Od 1 stycznia 2024 Norwegia jest podzielona na 15 okręgów administracyjnych, czyli fylker, które pełnią funkcję regionów. Każdy fylke dzieli się na mniejsze jednostki, czyli gminy (kommune), które odpowiadają za lokalne sprawy, takie jak edukacja, transport i opieka zdrowotna. Administrację regionalną i lokalną wspierają przedstawiciele władz centralnych (statsforvalter), nadzorujący przestrzeganie prawa w regionach.
Mieszkańcy załatwiają sprawy urzędowe w siedzibie gminy lub siedzibie okręgu (fylkeskommune).
Oszczędności i ograniczenie biurokracji
Politycy przyznają, że nowy podział ograniczy biurokrację poprzez możliwość załtwienia spraw urzędowych w gminie, bez konieczności kontaktu z fylkeskommunen. Miałby także wypracować szereg oszczędności. NRK ustaliło, że tylko w 2022 roku podróże samorządowców z fylkeskommunen kosztowały Norwegię 500 mln NOK. Według redakcji, zwiększa się także liczba osób, które są niechętne wobec władz regionalnych.
Wybory parlamentarne w Norwegii odbędą się 8 września 2025 roku.Fot. Benjamin A. Ward/Stortinget, Flickr.com (CC BY-NC-ND 2.0)

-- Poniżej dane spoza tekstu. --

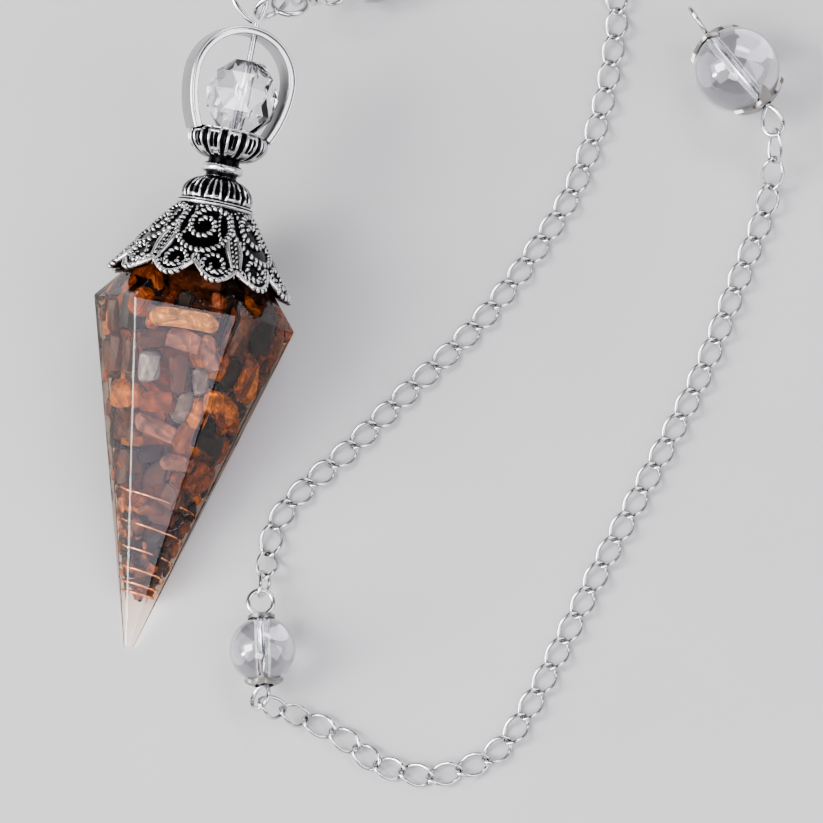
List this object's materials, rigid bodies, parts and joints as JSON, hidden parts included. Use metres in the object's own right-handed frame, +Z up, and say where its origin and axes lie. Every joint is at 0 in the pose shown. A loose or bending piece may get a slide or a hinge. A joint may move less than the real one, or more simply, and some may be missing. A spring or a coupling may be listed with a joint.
{
  "type": "pendulum pendant",
  "caption": "Hexagonal clear resin pendulum with cast-in stone chips and a copper coil, an antique-silver filigree cap with a ring and faceted bead, and a curb chain with clear round beads.",
  "frame": {"origin": "on the table, under the middle of the facet that the resin point lies on", "axes": "+Z up from the table, +Y along the lying pendulum from its tip towards its cap, +X to the side that the chain lies on"},
  "size_m": [0.0598, 0.0847, 0.0168],
  "materials": {
    "clear_resin": "clear cast resin with polished flat facets",
    "stone": "brown, orange and grey stone chips",
    "copper": "bright bare copper wire",
    "antique_silver": "cast antique silver, bright on the raised work and black in the recesses",
    "bead_glass": "clear polished crystal",
    "silver_wire": "polished silver-plated wire",
    "silver_chain": "polished silver-plated links",
    "silver_cap": "stamped silver-plated sheet, a little darkened"
  },
  "bodies": {
    "root": {"resin_point": "clear_resin", "stone_chips": "stone", "copper_coil": "copper", "cap": "antique_silver", "faceted_bead": "bead_glass", "hanging_pin": "silver_wire", "jump_ring_upper": "silver_wire", "jump_ring_lower": "silver_wire", "drop_links": "silver_chain", "upper_bead": "bead_glass", "upper_cap_in": "silver_cap", "upper_cap_out": "silver_cap", "upper_pin": "silver_wire", "chain_left": "silver_chain", "mid_bead": "bead_glass", "mid_cap_in": "silver_cap", "mid_cap_out": "silver_cap", "mid_pin": "silver_wire", "chain_right": "silver_chain", "end_bead": "bead_glass", "end_cap_in": "silver_cap", "end_cap_out": "silver_cap", "end_pin": "silver_wire"}
  },
  "joints": []
}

Małe gminy bez szans na przetrwanie?
Pomysł władz Partii Konserwatywnej i Partii Postępu krytykują także samorządowcy, przedstawiciele obu ugrupowań. Zwracają uwagę, że mniejsze gminy nie poradzą sobie bez wsparcia administracji regionalnej. Podobnego zdania jest także część ekspertów. Sądzą, że tylko najludniejsze i najbogatsze jednostki sprostają nowym zadaniom.